As I mentioned in my last blog my friend Peter Orr is something of a theological mentor for me. I asked him the following concerning Penal Substitution:
Paul:
Marshall (who defends Penal Substitution) points out that some criticise this doctrine claiming that it implies that the Father was angry with the Son. He claims that among serious theologians you will not find advocates of PS saying this. This raises a quetsion. 'If God is angry at sin (indeed he is personally angry with sinners), and Jesus takes our sin upon himself, in what way does Jesus experinece the wrath of God?' Would it be fair to say that on one hand he experiences the Father's anger in the sense of enduring the penalty for sin, that he is subject to God's wrath for the sin he bears, but he does not experience the Father's anger in the sense that the cross is an act of obedience and not rebellion so it does not result in Jesus being the subject of the Father's animosity?
Peter's reply:
I think you are right to distinguish how Jesus experienced his Father's anger and how he did not.
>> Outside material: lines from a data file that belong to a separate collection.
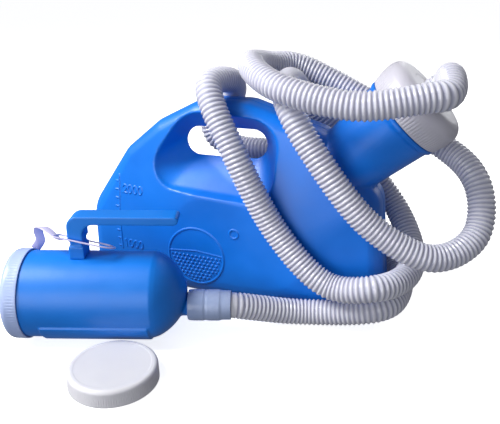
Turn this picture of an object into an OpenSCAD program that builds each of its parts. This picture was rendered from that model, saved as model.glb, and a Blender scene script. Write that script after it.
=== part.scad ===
// Urine bottle set for a bed-bound patient: a blow-moulded bottle with a slanted neck, a
// screw cap that carries a long corrugated hose, and a receiving cup with its own lid.
// The bottle stands on its long edge. +X points to the neck and +Z is up.

/* [Bottle] */
// Length of the bottle along its base
bottle_l = 283; // [278:1:288]
// Height of the bottle at the top of its carrying handle
bottle_h = 181; // [178:1:184]
// Thickness of the bottle across its middle
bottle_t = 68; // [66:1:70]
// Wall of the moulded bottle
wall = 2; // [1.6:0.2:2.4]

/* [Neck] */
// Angle of the neck above the horizontal
neck_tilt = 44; // [42:1:46]
// Radius of the neck where it meets the body
neck_root_r = 29.5; // [28:0.5:31]
// Radius of the flange under the cap
flange_r = 36; // [35:0.5:36]
// Length of the flared neck
neck_l = 53; // [50:1:56]

/* [Hose cap] */
// Height of the cap above the flange
cap_h = 27; // [27:0.5:28]
// Largest radius of the cap
cap_r = 38; // [38:0.5:39]

/* [Hose] */
// Outside diameter of the corrugated hose
hose_d = 22; // [20:1:22]

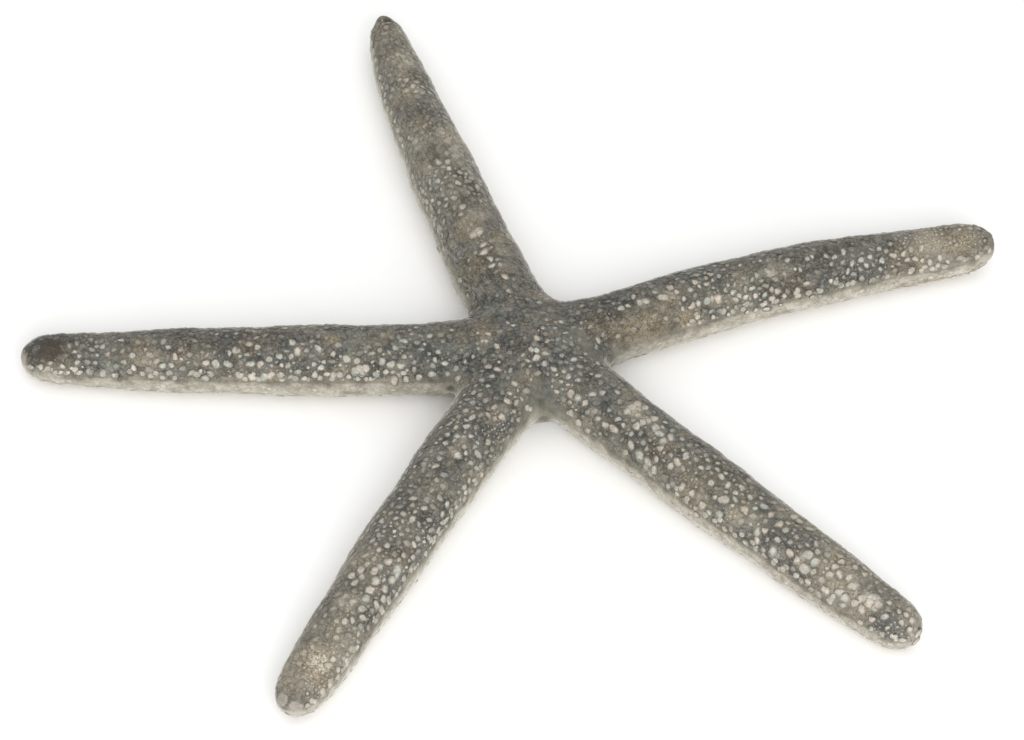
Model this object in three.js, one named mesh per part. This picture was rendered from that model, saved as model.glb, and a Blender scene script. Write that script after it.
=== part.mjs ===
// A dried finger sea star: one grown body with five long round arms and a small domed disc.
// Units are millimetres, +Z is up, and the star lies on its flattened underside at z = 0.
// The body is one smooth skin around five blended arms. Each arm's share of the skin is a grid of
// rows along the arm and columns around it, and every grid point is found by walking out from the
// arm's core until the blended arms end.

import * as THREE from "three";
import { mergeVertices } from "three/addons/utils/BufferGeometryUtils.js";

// Each arm's heading is in degrees, anticlockwise from +X as seen from above. Its length runs from
// the middle of the disc to its tip. Bow is how far its middle stands to the left of a straight line.
// Half width is that of its thick stretch, narrowing is how much of it is lost at the tip, and tip
// rise is how far the tip lifts.
const ARMS = [
  { heading: 19.6, length: 95.2, bow: 3.8, halfWidth: 7.25, narrowing: 2.3, tipRise: 2.3, swellStart: 0.3 },
  { heading: 109, length: 96.7, bow: 1.5, halfWidth: 7.7, narrowing: 4, tipRise: 3, swellStart: 2.1 },
  { heading: 180.5, length: 97.9, bow: 1.4, halfWidth: 7.4, narrowing: 2.8, tipRise: 0.9, swellStart: 4.4 },
  { heading: 243.2, length: 96.6, bow: -0.7, halfWidth: 7.45, narrowing: 2.8, tipRise: 1.6, swellStart: 1.2 },
  { heading: 316.7, length: 97.2, bow: -0.9, halfWidth: 7.35, narrowing: 2.4, tipRise: 0.5, swellStart: 3.3 },
];

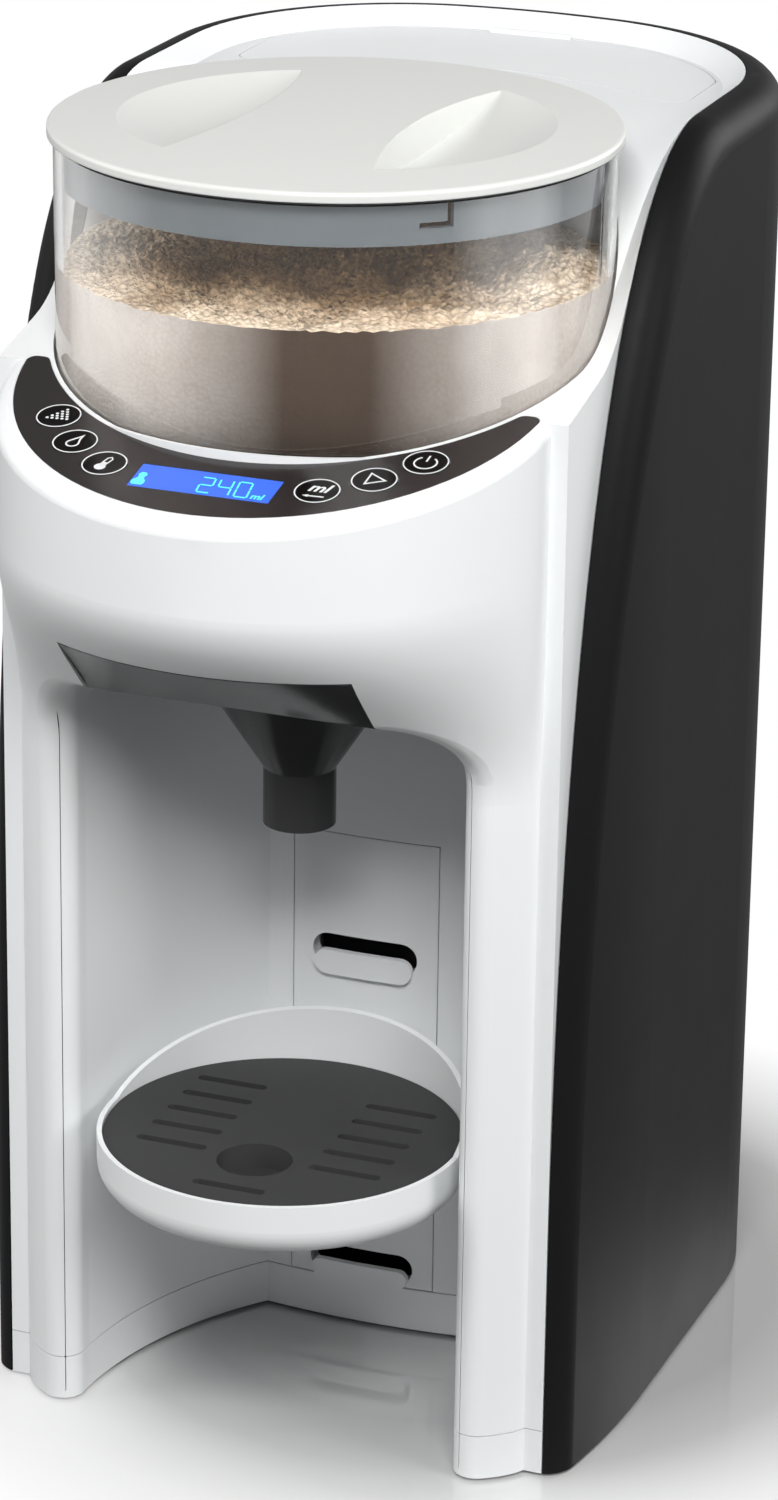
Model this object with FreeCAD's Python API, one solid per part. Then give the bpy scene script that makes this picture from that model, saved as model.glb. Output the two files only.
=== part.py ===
"""Countertop baby formula maker: a powder hopper over a dispensing head, a niche for a bottle, a tower
with a water tank behind it, and every cover, drive and water part as its own solid.

Frame: +X right, +Y towards the back, +Z up. The origin is the centre of the footprint, on the counter.
All sizes are in millimetres.
"""
import FreeCAD, Part
import math
import os

os.makedirs("parts", exist_ok=True)

# ---------------------------------------------------------------- driving dimensions
WIDTH = 178.4               # over the dark side panels
DEPTH = 277.0               # front of the head to the back of the tower
DECK_Z = 356.0              # rim of the tower deck
GAP = 0.3                   # running and assembly gap between neighbouring mouldings
FOOT_H = 1.0                # rubber pads under the base
PLINTH_TOP_Z = 13.7         # seam between the base plinth and the housing
FRONT_Y = -DEPTH / 2        # the head's nose; the front's parts are placed from here
BACK_Y = DEPTH / 2          # the back of the tower; the tank's parts are placed from here

WALL = 3.0                  # moulded wall of the white housing
SOLE_T = 2.0                # closed underside of the two legs
SHELL_WALL = 3.0            # moulded wall of the dark shell
SHELL_RIM = 10.4            # width of the dark rim round the white deck
SHELL_LIP = 7.0             # depth of the dark rim behind its front edge
SHELL_ROUND = 9.0           # rounding of the dark shell's outer edge
SHELL_FLARE = 5.2           # how far each dark side draws in at its front edge
SHELL_FLARE_LEN = 53.0      # length of that drawn-in stretch
CORNER_R = 75.0             # rear corners in plan
CROWN_R = 250.0             # slight crown of the back in plan
CORNER_Y = BACK_Y - 76.0    # where the straight sides end

SEAM_Y = FRONT_Y + 69.5     # front edge of the dark shell at the counter
SEAM_BEND_Z = 60.0          # where that edge starts to sweep back
SEAM_BEND_Y = min(FRONT_Y + 167.0, CORNER_Y - 34.0)     # where it meets the deck rim
SEAM_RISE = DECK_Z - 146.0  # handle lengths of the sweep
SEAM_RUN = 52.0
LAP = 8.0                   # how far the housing laps behind the dark shell's edge

HEAD_HALF = max(74.4, WIDTH / 2 - 14.8)    # half width of the rounded front, at least that of its panel
HEAD_BULGE = 74.0           # how far the head stands out in front of the front's centre line
LEG_BULGE = 26.0            # the same at the legs
BULGE_LOW_Z = DECK_Z - 160  # the front swells from leg to head between these heights
BULGE_HIGH_Z = DECK_Z - 98
BULGE_STEPS = 8
BEVEL = 3.2                 # rounded edge between the head's front and its sloping top

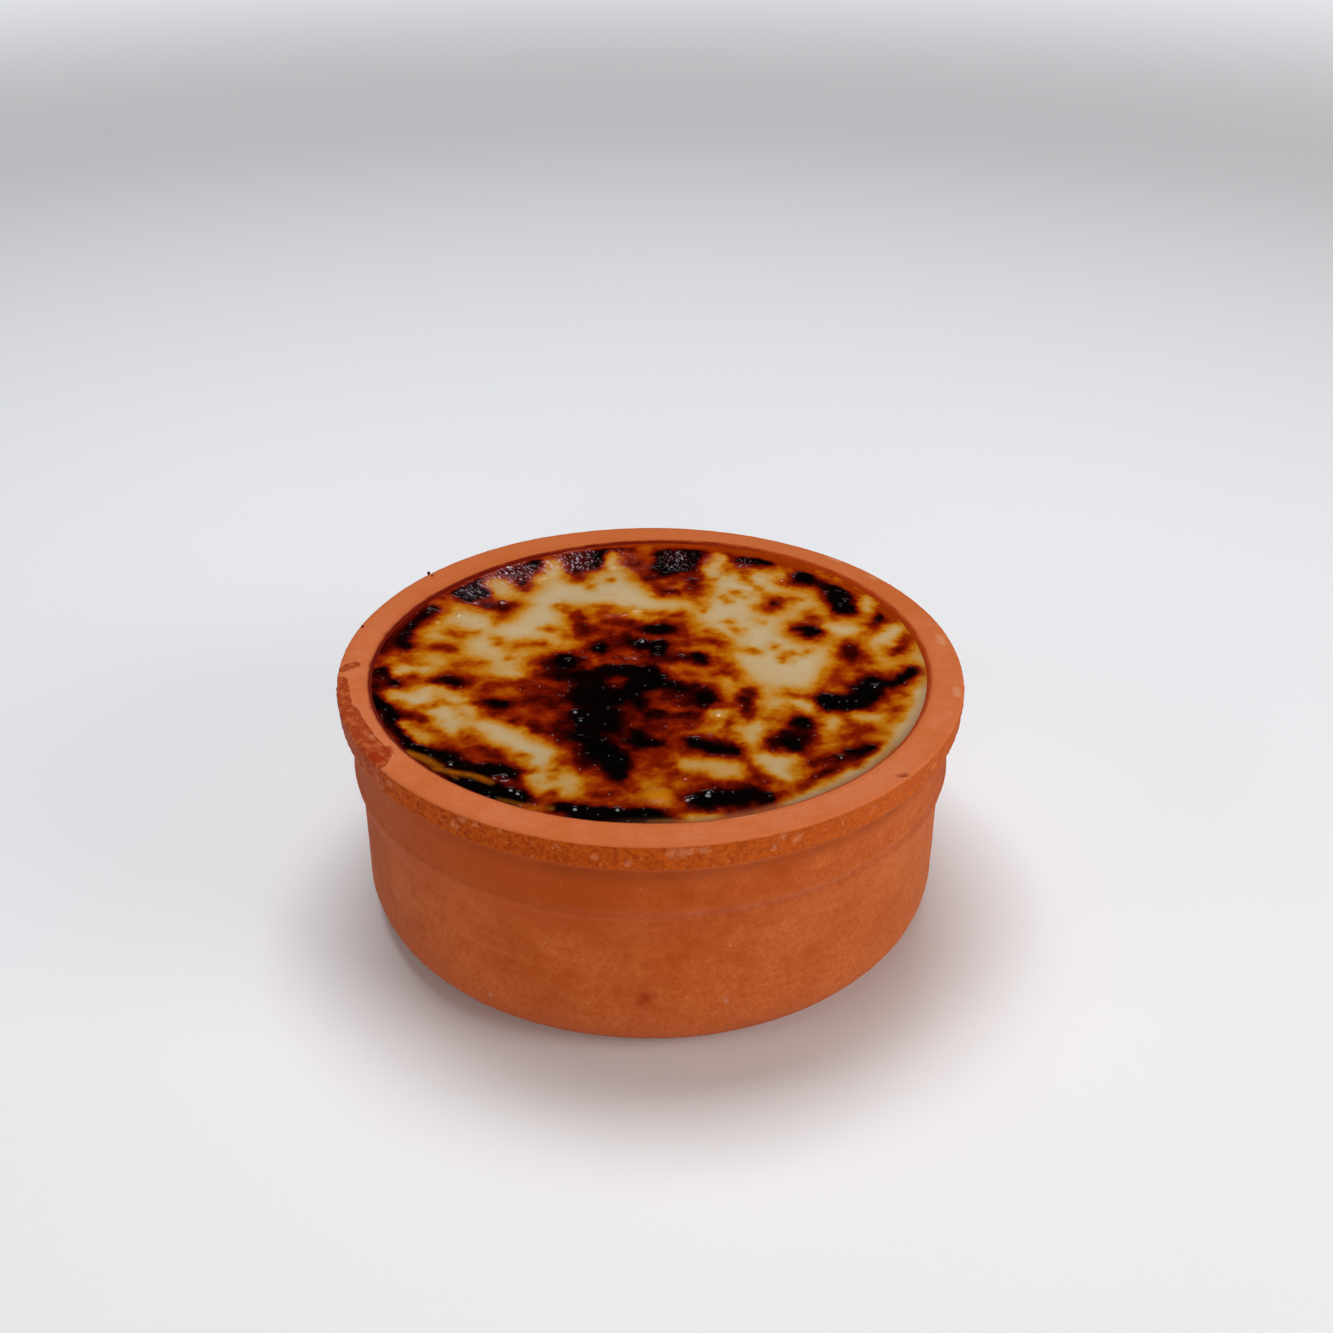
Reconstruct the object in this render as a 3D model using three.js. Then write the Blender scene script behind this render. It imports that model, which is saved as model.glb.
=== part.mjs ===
// Milk halva baked in its clay dish.
//
// A low round dish of unglazed clay: a flat-topped rim with a plain band round it, a slightly
// hollow neck under the band that ends in a raised ridge, an upright wall and a rounded foot.
// The halva is one solid that fills the dish almost to the rim, with a gently uneven baked skin.
// Millimetres, +Z up. The origin is the middle of the underside of the foot.

import * as THREE from 'three';

// The dish, outside
const rimRadius = 60;
const dishHeight = 49.5;
const bandHeight = 5.3;
const bandFootInset = 0.3;
const bandCornerRadius = 0.7;
const bandFootRounding = 0.5;
const neckTopRadius = 58.2;
const neckRadius = 57.4;
const neckHeight = 38;
const ridgeRadius = 57.9;
const ridgeHeight = 32.3;
const ridgeRounding = 1.2;
const ridgeProud = 0.3;
const wallTopRadius = 56.6;
const wallTopHeight = 27.3;
const wallFootRadius = 56.4;
const footCornerRadius = 8.5;

// The mouth, which is a little uneven as a hand-shaped one is, and the inside
const mouthRadius = 54.1;
const mouthLipWidth = 1.5;
const mouthLipDepth = 1.9;
const mouthDepth = 9;
const mouthSwells = [
  { lobes: 1, height: 0.34, angle: 0 },
  { lobes: 2, height: 0.65, angle: THREE.MathUtils.degToRad(36) },
  { lobes: 3, height: 0.36, angle: THREE.MathUtils.degToRad(-60) },
];
const innerWallRadius = 50.8;
const innerFloorRadius = 49.4;
const innerCornerRadius = 8;
const floorThickness = 6.5;

// The halva
const halvaLevel = dishHeight - 0.9;
const halvaGap = 0.3;
const halvaRings = 11;
const halvaWaves = [
  { length: 46, height: 0.16, angle: 0.4 },
  { length: 31, height: 0.12, angle: 1.9 },
  { length: 22, height: 0.1, angle: 2.7 },
];

const turnSteps = 96;
const cornerSteps = 4;
const footSteps = 7;

const up = new THREE.Vector2(0, 1);
const down = new THREE.Vector2(0, -1);
const out = new THREE.Vector2(1, 0);
const inward = new THREE.Vector2(-1, 0);

function at(radius, height) {
  return new THREE.Vector2(radius, height);
}

// A quarter of an ellipse about a centre, from its side towards start to its side towards end
function quarter(centre, start, end, width, height, steps) {
  const points = [];
  for (let step = 0; step <= steps; step += 1) {
    const turn = (Math.PI / 2) * (step / steps);
    const side = start.clone().multiplyScalar(Math.cos(turn)).addScaledVector(end, Math.sin(turn));
    points.push(at(centre.x + side.x * width, centre.y + side.y * height));
  }
  return points;
}

// How far the mouth stands outside a true circle, by angle about +Z
function mouthOffset(angle) {
  let offset = 0;
  for (const swell of mouthSwells) {
    offset += swell.height * Math.cos(swell.lobes * (angle - swell.angle));
  }
  return offset;
}

// Turns a profile about +Z, then moves what lies near the mouth with the mouth's unevenness
function turned(profile) {
  const geometry = new THREE.LatheGeometry(profile, turnSteps);
  geometry.rotateX(Math.PI / 2);
  const place = geometry.attributes.position;
  for (let index = 0; index < place.count; index += 1) {
    const x = place.getX(index);
    const y = place.getY(index);
    const height = place.getZ(index);
    const nearMouth = THREE.MathUtils.smoothstep(height, dishHeight - mouthDepth, dishHeight);
    const insideRim = 1 - THREE.MathUtils.smoothstep(Math.hypot(x, y), mouthRadius, rimRadius);
    const grow = 1 + (mouthOffset(Math.atan2(y, x)) * nearMouth * insideRim) / mouthRadius;
    place.setX(index, x * grow);
    place.setY(index, y * grow);
  }
  return geometry;
}

// The arc where the inner wall turns into the floor, for the dish or, a gap inside it, for the halva
function innerCorner(start, end, gap) {
  const centre = at(innerFloorRadius - innerCornerRadius, floorThickness + innerCornerRadius);
  return quarter(centre, start, end, innerCornerRadius - gap, innerCornerRadius - gap, cornerSteps);
}

function dishGeometry() {
  const bandFoot = dishHeight - bandHeight;
  const footCentre = at(wallFootRadius - footCornerRadius, footCornerRadius);
  const cornerCentre = at(rimRadius - bandCornerRadius, dishHeight - bandCornerRadius);
  const lipCentre = at(mouthRadius, dishHeight - mouthLipDepth);
  return turned([
    at(0, 0),
    ...quarter(footCentre, down, out, footCornerRadius, footCornerRadius, footSteps),
    at(wallTopRadius, wallTopHeight),
    at(ridgeRadius - ridgeProud, ridgeHeight - ridgeRounding),
    at(ridgeRadius, ridgeHeight),
    at(ridgeRadius - ridgeProud, ridgeHeight + ridgeRounding),
    at(neckRadius, neckHeight),
    at(neckTopRadius, bandFoot - 2 * bandFootRounding),
    at(rimRadius - bandFootInset - bandFootRounding, bandFoot - bandFootRounding / 2),
    at(rimRadius - bandFootInset, bandFoot + bandFootRounding),
    ...quarter(cornerCentre, out, up, bandCornerRadius, bandCornerRadius, cornerSteps),
    ...quarter(lipCentre, up, inward, mouthLipWidth, mouthLipDepth, cornerSteps),
    at(innerWallRadius, dishHeight - mouthDepth),
    ...innerCorner(out, down, 0),
    at(0, floorThickness),
  ]);
}

// How far from the axis the rounded lip of the mouth stands at a height
function lipRadius(height) {
  const rise = (height - dishHeight + mouthLipDepth) / mouthLipDepth;
  return mouthRadius - mouthLipWidth * Math.sqrt(1 - rise ** 2);
}

// Low waves in the baked skin, which fade out where it meets the dish
function skinRise(x, y, edgeRadius) {
  const inside = Math.max(1 - (Math.hypot(x, y) / edgeRadius) ** 4, 0);
  let rise = 0;
  for (const wave of halvaWaves) {
    const along = x * Math.cos(wave.angle) + y * Math.sin(wave.angle);
    rise += wave.height * Math.sin((2 * Math.PI * along) / wave.length + wave.angle);
  }
  return rise * inside;
}

function halvaGeometry() {
  const lipFoot = dishHeight - mouthLipDepth;
  const edgeRadius = lipRadius(halvaLevel) - halvaGap;
  const profile = [
    at(0, floorThickness + halvaGap),
    ...innerCorner(down, out, halvaGap),
    at(innerWallRadius - halvaGap, dishHeight - mouthDepth),
    at(lipRadius(lipFoot) - halvaGap, lipFoot),
  ];
  for (let ring = halvaRings; ring >= 0; ring -= 1) {
    profile.push(at((edgeRadius * ring) / halvaRings, halvaLevel));
  }
  const geometry = turned(profile);
  const place = geometry.attributes.position;
  for (let index = 0; index < place.count; index += 1) {
    const onSkin = place.getZ(index) > (lipFoot + halvaLevel) / 2;
    if (onSkin) {
      place.setZ(index, halvaLevel + skinRise(place.getX(index), place.getY(index), edgeRadius));
    }
  }
  return geometry;
}

const clay = new THREE.MeshStandardMaterial({ color: 0xb5643c, roughness: 0.85, metalness: 0 });
const bakedMilk = new THREE.MeshStandardMaterial({ color: 0x9a6a35, roughness: 0.3, metalness: 0 });

const dish = new THREE.Mesh(dishGeometry(), clay);
dish.name = 'clay_dish';

const halva = new THREE.Mesh(halvaGeometry(), bakedMilk);
halva.name = 'milk_halva';

const part = new THREE.Group();
part.add(dish, halva);

export default part;
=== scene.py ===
import math
import bmesh
import bpy
import numpy as np
from mathutils import Matrix, Vector, noise


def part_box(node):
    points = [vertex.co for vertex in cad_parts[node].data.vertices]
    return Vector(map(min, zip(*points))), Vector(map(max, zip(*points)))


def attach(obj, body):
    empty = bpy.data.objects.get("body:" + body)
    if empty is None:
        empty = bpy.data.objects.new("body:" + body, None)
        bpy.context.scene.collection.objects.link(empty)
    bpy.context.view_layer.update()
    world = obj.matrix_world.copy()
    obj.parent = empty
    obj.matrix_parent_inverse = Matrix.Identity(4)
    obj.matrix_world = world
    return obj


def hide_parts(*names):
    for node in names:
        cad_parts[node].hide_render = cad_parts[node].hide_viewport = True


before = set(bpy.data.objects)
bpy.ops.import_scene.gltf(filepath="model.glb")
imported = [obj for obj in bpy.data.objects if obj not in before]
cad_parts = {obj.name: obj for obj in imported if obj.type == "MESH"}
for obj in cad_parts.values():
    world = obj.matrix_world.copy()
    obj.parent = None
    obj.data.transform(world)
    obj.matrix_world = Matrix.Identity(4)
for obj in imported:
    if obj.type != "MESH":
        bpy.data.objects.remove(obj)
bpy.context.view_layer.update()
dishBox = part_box("clay_dish")
mm = 0.001


# Small helpers for sizes in mm, soft steps and random unevenness

def smooth(low, high, value):
    share = np.clip((value - low) / (high - low), 0, 1)
    return share * share * (3 - 2 * share)


def cloud(points, size, octaves=3, seed=0.0):
    # soft random unevenness with lumps of about this size in mm, roughly from -1 to 1
    shift = Vector((seed, 7.3 * seed, 3.1 * seed))
    return np.array([noise.fractal(Vector(point) / size + shift, 1.0, 2.0, octaves) for point in points])


def distanceTo(line, x, y):
    # how far each place lies from a line through a few points, or from a single point
    nearest = np.full(x.shape, 1e9)
    ends = line if len(line) > 1 else line * 2
    for (startX, startY), (endX, endY) in zip(ends, ends[1:]):
        runX, runY = endX - startX, endY - startY
        length = max(runX ** 2 + runY ** 2, 1e-9)
        share = np.clip(((x - startX) * runX + (y - startY) * runY) / length, 0, 1)
        nearest = np.minimum(nearest, np.hypot(x - startX - share * runX, y - startY - share * runY))
    return nearest


def quarter(centre, start, end, width, height, steps):
    # a quarter of an ellipse, from its side towards start to its side towards end
    turns = [math.pi / 2 * step / steps for step in range(steps + 1)]
    return [
        (
            centre[0] + width * (math.cos(turn) * start[0] + math.sin(turn) * end[0]),
            centre[1] + height * (math.cos(turn) * start[1] + math.sin(turn) * end[1]),
        )
        for turn in turns
    ]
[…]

The whole Trinitarian issue means you have to be very careful in how you understand the cross . . . Interestingly there is a bit of a difference between 'Pierced for our transgressions' and the 'Cross of Christ' in that Stott doesn't think we should use the language of the Father punishing the Son but rather think of God taking the punishment on himself. I would tend to go with PFOT but feel the weight of JS's objection.